> **Given data**
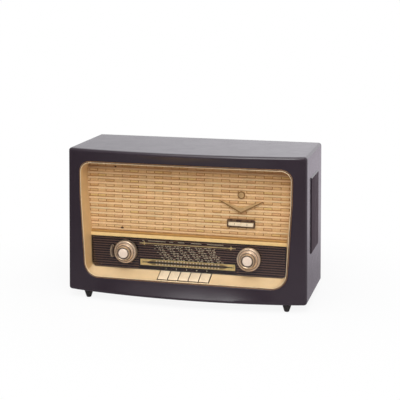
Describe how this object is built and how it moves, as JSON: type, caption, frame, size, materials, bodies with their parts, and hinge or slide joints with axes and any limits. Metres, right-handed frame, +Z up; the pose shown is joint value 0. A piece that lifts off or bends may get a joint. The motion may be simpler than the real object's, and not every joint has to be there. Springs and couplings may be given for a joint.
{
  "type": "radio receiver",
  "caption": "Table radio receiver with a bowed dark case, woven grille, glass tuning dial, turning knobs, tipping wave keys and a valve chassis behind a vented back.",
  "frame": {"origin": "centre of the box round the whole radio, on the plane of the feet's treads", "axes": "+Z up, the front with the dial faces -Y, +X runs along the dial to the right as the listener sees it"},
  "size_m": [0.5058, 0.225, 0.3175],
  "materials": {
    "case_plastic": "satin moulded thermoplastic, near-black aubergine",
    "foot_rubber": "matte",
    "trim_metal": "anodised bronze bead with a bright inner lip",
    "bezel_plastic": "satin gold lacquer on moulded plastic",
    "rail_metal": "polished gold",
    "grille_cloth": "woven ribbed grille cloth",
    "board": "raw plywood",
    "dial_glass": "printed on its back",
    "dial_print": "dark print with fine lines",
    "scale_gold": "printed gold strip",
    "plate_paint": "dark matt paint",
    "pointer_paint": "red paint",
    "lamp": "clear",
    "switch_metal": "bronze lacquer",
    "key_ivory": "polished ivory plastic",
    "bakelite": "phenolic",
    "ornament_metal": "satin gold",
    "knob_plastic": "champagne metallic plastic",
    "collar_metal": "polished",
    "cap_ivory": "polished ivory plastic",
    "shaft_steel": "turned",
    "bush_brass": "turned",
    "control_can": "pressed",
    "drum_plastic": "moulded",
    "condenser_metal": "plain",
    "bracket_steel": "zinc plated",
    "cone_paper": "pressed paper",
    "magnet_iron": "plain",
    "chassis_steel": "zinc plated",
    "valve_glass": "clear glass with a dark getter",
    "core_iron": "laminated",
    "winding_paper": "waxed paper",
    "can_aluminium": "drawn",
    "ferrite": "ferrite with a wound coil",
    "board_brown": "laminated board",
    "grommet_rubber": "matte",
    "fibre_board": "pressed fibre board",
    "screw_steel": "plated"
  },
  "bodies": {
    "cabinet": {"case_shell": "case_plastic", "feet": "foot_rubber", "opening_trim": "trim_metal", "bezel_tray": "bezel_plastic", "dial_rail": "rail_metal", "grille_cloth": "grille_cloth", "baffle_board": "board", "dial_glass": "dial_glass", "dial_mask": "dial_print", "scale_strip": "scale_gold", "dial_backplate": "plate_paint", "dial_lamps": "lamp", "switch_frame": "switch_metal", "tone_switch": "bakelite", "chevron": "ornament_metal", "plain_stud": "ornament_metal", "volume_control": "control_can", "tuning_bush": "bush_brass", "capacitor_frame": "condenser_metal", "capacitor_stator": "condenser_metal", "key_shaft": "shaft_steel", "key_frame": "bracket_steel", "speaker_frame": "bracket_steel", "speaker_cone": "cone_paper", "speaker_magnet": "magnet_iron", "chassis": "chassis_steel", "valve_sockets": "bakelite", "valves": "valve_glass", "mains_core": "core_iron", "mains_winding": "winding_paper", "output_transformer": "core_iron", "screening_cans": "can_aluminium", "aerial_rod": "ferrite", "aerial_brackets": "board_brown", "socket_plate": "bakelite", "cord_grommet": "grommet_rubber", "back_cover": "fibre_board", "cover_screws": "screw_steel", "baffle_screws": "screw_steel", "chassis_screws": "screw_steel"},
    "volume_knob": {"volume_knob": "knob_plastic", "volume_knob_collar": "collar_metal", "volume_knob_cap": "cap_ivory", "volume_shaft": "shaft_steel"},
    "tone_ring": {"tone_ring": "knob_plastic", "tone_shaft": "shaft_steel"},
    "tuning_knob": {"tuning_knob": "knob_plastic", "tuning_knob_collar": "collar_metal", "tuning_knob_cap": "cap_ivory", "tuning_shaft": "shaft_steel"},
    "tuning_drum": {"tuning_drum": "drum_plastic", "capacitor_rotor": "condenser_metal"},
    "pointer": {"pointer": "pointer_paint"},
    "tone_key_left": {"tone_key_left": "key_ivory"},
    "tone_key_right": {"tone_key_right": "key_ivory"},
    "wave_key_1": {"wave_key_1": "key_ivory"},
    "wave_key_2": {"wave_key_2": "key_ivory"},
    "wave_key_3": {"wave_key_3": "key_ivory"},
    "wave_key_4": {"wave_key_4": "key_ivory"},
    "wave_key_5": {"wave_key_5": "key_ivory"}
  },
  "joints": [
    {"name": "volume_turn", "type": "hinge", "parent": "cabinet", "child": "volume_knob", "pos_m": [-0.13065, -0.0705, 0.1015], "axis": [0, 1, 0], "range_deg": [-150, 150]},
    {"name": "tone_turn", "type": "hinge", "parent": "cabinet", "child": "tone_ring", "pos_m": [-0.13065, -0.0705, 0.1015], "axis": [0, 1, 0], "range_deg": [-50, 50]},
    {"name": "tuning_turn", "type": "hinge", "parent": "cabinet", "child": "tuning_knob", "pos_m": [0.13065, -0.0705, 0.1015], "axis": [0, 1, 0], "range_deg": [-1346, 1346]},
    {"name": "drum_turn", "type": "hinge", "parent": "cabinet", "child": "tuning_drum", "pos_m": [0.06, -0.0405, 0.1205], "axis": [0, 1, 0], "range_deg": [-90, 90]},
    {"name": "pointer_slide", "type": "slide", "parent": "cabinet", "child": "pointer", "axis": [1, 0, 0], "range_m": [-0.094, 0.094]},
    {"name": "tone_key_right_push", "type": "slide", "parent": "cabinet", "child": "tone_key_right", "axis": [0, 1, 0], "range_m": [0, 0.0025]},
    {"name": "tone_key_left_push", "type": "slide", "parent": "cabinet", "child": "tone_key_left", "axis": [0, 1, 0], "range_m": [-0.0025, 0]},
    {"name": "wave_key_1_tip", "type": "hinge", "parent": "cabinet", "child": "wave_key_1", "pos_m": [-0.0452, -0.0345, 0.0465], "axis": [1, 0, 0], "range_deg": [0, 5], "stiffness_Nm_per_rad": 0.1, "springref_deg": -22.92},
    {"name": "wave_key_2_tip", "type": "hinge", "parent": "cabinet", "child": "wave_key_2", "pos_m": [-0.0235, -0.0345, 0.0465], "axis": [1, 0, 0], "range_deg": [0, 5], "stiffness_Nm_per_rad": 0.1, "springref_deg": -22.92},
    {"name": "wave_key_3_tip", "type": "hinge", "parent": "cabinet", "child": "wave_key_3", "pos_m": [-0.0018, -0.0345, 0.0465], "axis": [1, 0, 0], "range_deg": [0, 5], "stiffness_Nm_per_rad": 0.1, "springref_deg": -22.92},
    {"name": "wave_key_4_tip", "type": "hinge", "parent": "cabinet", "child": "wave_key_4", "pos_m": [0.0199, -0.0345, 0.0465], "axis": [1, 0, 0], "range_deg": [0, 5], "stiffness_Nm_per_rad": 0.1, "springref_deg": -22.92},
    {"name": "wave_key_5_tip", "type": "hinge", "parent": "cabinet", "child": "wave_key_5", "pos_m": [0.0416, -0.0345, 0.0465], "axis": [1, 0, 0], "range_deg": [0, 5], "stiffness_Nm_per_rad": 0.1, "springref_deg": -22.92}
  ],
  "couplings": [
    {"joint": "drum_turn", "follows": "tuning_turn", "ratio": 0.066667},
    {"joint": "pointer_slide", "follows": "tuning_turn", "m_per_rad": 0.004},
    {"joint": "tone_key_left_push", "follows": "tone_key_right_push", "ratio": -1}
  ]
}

> **Prompt**
Some lines of the data above may hold the word "bodies"; report how many do, and nothing else.

> **The response**
2